- Required task -
Print the lines beginning with the one that contains "corner_radius = socket_across_flats" and ending with the one that contains "for node in", exactly, both included, and no other lines.
--------
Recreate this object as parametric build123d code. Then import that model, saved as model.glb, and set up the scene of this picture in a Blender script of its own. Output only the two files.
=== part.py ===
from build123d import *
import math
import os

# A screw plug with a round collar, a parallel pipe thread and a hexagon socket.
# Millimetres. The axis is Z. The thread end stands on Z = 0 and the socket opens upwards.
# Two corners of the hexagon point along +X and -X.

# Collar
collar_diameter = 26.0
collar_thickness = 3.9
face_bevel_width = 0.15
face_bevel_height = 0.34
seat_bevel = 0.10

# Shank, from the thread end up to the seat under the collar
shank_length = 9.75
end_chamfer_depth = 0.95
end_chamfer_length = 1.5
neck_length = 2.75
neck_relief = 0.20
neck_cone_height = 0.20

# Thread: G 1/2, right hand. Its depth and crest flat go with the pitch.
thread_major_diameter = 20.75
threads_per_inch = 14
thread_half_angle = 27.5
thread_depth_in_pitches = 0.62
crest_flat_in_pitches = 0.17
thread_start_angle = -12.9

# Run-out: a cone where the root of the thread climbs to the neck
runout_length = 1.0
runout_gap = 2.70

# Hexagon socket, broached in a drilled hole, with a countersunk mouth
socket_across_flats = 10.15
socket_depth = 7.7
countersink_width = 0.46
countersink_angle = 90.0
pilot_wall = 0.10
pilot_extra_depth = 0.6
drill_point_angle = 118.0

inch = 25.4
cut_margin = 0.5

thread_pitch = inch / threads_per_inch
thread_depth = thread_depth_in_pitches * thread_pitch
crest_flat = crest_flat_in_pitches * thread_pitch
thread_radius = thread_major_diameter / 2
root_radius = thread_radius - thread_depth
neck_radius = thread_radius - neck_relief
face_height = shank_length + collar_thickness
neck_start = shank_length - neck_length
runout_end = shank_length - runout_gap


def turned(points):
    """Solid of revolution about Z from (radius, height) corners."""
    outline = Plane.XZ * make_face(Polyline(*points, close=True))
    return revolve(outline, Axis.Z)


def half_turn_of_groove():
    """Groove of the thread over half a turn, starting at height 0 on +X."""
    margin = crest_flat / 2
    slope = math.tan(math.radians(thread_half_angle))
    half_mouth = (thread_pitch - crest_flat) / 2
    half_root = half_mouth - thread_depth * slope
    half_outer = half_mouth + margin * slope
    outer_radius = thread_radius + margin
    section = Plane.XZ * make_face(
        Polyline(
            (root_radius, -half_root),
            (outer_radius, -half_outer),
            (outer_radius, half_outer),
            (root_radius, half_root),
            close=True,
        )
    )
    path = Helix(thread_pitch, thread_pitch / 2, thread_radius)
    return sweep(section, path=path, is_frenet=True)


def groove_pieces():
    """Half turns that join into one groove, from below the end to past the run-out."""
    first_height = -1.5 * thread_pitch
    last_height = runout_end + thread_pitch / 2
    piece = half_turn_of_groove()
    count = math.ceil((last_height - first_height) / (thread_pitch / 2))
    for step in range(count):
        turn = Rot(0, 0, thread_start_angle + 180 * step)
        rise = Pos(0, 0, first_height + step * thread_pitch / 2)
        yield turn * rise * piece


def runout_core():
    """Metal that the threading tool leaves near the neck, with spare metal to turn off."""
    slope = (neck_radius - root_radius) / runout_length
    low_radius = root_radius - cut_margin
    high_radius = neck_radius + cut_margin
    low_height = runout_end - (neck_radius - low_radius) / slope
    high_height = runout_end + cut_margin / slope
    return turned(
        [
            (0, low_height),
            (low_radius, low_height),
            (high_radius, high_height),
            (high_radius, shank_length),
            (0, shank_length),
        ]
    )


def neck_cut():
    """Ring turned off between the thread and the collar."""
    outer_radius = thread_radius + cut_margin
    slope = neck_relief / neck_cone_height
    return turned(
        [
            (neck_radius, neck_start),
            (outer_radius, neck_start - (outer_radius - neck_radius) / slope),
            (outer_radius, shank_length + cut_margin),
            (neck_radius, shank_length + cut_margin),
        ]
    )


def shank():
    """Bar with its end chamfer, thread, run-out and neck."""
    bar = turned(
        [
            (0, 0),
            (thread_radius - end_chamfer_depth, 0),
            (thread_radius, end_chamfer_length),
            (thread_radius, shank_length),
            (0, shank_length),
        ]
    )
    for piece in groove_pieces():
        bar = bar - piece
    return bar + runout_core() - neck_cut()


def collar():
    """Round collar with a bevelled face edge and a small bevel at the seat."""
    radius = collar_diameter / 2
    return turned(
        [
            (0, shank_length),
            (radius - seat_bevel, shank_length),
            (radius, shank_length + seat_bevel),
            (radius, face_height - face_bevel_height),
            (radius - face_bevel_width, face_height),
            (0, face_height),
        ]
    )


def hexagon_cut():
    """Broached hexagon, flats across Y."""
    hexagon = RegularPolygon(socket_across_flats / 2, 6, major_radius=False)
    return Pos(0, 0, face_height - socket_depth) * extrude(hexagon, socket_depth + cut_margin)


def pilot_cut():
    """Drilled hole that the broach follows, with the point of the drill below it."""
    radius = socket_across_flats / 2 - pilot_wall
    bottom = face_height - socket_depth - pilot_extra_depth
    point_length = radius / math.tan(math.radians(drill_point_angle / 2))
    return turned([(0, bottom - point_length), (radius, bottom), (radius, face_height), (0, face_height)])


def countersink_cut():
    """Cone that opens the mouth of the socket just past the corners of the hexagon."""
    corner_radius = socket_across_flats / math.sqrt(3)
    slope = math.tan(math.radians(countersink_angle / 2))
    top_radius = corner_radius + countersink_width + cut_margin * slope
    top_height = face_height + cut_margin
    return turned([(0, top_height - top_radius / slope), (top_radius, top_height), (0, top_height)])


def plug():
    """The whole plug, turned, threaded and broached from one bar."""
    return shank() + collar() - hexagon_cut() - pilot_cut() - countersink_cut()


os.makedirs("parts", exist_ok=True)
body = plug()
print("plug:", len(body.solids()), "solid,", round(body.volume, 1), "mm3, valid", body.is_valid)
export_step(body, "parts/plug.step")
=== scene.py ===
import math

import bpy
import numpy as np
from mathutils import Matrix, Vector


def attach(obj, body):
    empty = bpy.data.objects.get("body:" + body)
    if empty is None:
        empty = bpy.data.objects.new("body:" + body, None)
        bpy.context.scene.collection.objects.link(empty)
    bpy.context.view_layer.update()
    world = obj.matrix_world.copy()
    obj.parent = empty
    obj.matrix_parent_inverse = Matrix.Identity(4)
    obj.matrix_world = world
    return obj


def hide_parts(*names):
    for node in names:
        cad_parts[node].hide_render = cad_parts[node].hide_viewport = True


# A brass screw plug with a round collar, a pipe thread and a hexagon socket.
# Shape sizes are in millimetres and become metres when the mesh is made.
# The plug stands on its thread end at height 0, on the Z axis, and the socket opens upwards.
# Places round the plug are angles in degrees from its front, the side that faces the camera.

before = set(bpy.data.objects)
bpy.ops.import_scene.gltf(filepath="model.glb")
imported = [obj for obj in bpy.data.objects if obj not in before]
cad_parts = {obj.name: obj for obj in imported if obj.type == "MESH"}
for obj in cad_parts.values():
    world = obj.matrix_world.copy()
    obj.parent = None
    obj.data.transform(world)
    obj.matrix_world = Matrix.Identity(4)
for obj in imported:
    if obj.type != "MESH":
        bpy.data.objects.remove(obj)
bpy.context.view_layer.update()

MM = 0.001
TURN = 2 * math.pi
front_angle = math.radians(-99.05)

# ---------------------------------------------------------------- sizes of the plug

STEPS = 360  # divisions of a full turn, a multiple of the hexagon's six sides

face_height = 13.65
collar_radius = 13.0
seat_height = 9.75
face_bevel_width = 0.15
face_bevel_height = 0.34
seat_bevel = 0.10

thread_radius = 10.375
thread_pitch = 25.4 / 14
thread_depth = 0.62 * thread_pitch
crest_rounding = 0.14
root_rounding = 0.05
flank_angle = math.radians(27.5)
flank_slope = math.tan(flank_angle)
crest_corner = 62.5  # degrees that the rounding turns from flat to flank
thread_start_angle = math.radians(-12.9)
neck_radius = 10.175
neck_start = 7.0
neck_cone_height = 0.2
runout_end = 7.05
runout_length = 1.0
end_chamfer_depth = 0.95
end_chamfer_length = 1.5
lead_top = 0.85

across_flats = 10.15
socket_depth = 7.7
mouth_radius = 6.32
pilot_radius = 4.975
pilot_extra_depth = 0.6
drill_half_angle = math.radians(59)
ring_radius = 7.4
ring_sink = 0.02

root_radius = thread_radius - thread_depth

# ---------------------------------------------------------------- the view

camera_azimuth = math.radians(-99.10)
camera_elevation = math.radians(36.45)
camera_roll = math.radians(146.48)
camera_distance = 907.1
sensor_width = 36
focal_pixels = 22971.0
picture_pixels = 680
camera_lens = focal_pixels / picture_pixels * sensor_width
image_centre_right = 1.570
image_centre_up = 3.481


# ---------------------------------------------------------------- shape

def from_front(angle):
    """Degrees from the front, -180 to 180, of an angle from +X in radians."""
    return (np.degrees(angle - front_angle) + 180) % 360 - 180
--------
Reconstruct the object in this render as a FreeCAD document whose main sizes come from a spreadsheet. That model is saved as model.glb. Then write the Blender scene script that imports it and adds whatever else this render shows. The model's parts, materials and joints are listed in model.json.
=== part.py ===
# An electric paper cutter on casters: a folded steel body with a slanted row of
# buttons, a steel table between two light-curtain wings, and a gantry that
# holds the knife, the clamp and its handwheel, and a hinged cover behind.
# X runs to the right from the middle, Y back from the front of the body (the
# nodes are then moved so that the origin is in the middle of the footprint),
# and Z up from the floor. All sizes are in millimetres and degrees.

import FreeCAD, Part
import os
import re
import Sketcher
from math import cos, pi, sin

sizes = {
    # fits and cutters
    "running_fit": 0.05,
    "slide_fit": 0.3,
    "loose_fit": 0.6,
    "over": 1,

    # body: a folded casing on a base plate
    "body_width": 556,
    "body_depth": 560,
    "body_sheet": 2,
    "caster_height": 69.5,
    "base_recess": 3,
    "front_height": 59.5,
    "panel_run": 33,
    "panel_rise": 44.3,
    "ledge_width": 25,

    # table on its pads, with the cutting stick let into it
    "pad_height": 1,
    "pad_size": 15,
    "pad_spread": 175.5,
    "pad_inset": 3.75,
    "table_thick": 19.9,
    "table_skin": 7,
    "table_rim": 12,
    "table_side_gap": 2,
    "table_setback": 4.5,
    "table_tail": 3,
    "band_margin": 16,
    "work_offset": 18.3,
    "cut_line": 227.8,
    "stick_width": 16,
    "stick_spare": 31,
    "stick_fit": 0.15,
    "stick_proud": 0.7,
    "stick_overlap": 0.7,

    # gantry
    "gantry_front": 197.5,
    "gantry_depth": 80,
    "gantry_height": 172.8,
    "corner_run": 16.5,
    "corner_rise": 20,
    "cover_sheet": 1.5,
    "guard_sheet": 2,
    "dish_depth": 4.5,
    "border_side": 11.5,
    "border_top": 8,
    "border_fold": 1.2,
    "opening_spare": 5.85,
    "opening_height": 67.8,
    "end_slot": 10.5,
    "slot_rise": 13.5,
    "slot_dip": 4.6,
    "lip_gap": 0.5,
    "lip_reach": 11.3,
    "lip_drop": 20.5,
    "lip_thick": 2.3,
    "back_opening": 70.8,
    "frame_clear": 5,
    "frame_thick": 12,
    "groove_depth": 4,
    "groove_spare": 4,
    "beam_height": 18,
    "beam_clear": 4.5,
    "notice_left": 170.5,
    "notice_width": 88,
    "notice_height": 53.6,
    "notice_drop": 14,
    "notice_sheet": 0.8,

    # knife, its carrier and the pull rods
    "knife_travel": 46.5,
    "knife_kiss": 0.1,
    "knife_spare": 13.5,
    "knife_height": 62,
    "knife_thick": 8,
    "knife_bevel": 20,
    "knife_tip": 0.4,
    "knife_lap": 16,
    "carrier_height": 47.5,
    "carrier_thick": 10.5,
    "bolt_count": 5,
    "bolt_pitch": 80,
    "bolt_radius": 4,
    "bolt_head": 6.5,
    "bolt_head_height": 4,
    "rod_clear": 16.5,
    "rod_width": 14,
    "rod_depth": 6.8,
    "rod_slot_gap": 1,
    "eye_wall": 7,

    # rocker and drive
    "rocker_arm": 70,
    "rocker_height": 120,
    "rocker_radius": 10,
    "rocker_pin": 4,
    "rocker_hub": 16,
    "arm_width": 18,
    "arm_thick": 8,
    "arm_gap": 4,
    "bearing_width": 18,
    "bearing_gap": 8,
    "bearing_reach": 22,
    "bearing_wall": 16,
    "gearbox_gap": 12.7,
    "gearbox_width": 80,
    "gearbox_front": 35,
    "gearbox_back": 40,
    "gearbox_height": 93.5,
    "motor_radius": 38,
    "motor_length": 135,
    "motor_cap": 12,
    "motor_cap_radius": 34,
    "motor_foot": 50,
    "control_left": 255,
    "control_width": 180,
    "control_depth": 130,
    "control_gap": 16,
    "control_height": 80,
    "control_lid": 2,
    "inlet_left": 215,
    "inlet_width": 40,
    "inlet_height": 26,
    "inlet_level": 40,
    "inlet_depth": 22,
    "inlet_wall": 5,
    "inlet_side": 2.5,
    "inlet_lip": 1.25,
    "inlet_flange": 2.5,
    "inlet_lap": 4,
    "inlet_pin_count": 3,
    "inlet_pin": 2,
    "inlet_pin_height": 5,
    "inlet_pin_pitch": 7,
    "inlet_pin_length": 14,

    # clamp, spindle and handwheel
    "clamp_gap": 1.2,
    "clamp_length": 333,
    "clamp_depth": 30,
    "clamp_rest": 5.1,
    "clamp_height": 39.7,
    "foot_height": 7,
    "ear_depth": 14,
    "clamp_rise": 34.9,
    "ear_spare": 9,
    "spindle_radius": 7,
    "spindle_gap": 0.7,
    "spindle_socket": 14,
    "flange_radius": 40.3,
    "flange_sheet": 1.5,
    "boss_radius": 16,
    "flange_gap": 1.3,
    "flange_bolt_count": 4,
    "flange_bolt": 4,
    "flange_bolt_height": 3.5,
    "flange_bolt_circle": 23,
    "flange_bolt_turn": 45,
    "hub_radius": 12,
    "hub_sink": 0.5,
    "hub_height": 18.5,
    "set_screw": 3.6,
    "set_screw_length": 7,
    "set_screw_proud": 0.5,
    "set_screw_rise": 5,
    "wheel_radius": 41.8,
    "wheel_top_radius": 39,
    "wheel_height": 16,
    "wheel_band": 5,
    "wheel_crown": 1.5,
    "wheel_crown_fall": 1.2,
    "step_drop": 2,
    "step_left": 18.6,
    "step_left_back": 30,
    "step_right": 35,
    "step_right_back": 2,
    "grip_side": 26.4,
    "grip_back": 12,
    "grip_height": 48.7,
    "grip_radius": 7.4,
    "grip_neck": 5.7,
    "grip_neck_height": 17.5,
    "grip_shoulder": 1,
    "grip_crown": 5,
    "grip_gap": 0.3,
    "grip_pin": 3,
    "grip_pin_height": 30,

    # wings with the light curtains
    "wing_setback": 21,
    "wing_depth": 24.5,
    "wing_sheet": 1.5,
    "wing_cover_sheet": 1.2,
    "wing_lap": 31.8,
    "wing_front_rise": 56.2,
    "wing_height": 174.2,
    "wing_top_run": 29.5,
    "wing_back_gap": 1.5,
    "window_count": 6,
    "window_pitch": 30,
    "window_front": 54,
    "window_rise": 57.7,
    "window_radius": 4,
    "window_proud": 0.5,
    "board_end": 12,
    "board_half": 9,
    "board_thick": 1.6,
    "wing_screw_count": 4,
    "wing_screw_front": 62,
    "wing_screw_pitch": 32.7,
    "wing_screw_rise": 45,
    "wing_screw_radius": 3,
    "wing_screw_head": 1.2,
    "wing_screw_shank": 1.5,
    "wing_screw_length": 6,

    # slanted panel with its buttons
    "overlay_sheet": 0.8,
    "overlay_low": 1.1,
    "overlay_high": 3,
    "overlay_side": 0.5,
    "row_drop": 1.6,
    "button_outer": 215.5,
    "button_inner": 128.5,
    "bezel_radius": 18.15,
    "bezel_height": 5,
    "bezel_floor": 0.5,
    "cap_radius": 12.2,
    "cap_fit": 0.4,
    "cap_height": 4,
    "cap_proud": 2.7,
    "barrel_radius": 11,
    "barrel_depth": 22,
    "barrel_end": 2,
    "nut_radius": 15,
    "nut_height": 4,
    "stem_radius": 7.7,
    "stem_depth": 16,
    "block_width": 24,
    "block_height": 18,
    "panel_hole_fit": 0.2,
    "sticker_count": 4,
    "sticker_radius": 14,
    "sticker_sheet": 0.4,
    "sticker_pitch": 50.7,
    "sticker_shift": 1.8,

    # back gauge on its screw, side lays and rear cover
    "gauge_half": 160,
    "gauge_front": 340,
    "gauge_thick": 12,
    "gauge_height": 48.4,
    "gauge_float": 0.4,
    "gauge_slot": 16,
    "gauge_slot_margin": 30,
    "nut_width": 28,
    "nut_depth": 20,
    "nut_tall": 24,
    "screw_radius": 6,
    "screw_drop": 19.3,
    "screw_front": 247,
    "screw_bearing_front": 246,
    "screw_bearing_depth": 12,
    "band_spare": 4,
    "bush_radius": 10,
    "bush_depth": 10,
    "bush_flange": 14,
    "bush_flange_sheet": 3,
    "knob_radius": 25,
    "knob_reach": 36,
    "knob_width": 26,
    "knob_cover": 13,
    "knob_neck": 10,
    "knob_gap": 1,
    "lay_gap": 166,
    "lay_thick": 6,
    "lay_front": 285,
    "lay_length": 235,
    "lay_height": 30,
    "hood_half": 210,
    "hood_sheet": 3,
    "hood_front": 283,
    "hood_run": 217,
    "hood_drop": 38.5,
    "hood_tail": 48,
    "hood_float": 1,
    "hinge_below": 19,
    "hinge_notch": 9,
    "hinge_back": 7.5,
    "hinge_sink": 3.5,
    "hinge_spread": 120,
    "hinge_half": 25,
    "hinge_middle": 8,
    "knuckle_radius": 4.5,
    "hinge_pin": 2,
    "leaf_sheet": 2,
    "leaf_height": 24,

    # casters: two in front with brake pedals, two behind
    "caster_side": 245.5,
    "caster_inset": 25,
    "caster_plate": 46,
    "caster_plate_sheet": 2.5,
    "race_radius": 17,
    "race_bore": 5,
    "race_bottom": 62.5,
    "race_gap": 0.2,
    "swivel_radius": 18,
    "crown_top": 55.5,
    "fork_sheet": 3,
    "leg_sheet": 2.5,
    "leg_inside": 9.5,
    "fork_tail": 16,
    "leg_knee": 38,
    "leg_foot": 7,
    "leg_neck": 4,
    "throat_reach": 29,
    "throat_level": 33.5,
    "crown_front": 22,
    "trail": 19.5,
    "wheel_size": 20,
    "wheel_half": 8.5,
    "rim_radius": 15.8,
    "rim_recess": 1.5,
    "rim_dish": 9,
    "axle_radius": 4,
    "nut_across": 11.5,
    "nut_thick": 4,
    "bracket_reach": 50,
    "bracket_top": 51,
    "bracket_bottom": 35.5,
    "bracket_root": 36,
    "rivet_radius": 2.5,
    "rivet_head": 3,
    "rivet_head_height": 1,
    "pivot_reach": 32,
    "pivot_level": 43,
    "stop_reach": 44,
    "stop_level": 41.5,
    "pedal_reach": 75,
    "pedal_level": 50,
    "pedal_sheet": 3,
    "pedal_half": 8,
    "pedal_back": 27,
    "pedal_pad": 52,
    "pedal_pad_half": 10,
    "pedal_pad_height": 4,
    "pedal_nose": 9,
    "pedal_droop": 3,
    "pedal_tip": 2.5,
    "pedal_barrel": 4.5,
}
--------
- Reply -
    corner_radius = socket_across_flats / math.sqrt(3)
    slope = math.tan(math.radians(countersink_angle / 2))
    top_radius = corner_radius + countersink_width + cut_margin * slope
    top_height = face_height + cut_margin
    return turned([(0, top_height - top_radius / slope), (top_radius, top_height), (0, top_height)])


def plug():
    """The whole plug, turned, threaded and broached from one bar."""
    return shank() + collar() - hexagon_cut() - pilot_cut() - countersink_cut()


os.makedirs("parts", exist_ok=True)
body = plug()
print("plug:", len(body.solids()), "solid,", round(body.volume, 1), "mm3, valid", body.is_valid)
export_step(body, "parts/plug.step")
=== scene.py ===
import math

import bpy
import numpy as np
from mathutils import Matrix, Vector


def attach(obj, body):
    empty = bpy.data.objects.get("body:" + body)
    if empty is None:
        empty = bpy.data.objects.new("body:" + body, None)
        bpy.context.scene.collection.objects.link(empty)
    bpy.context.view_layer.update()
    world = obj.matrix_world.copy()
    obj.parent = empty
    obj.matrix_parent_inverse = Matrix.Identity(4)
    obj.matrix_world = world
    return obj


def hide_parts(*names):
    for node in names:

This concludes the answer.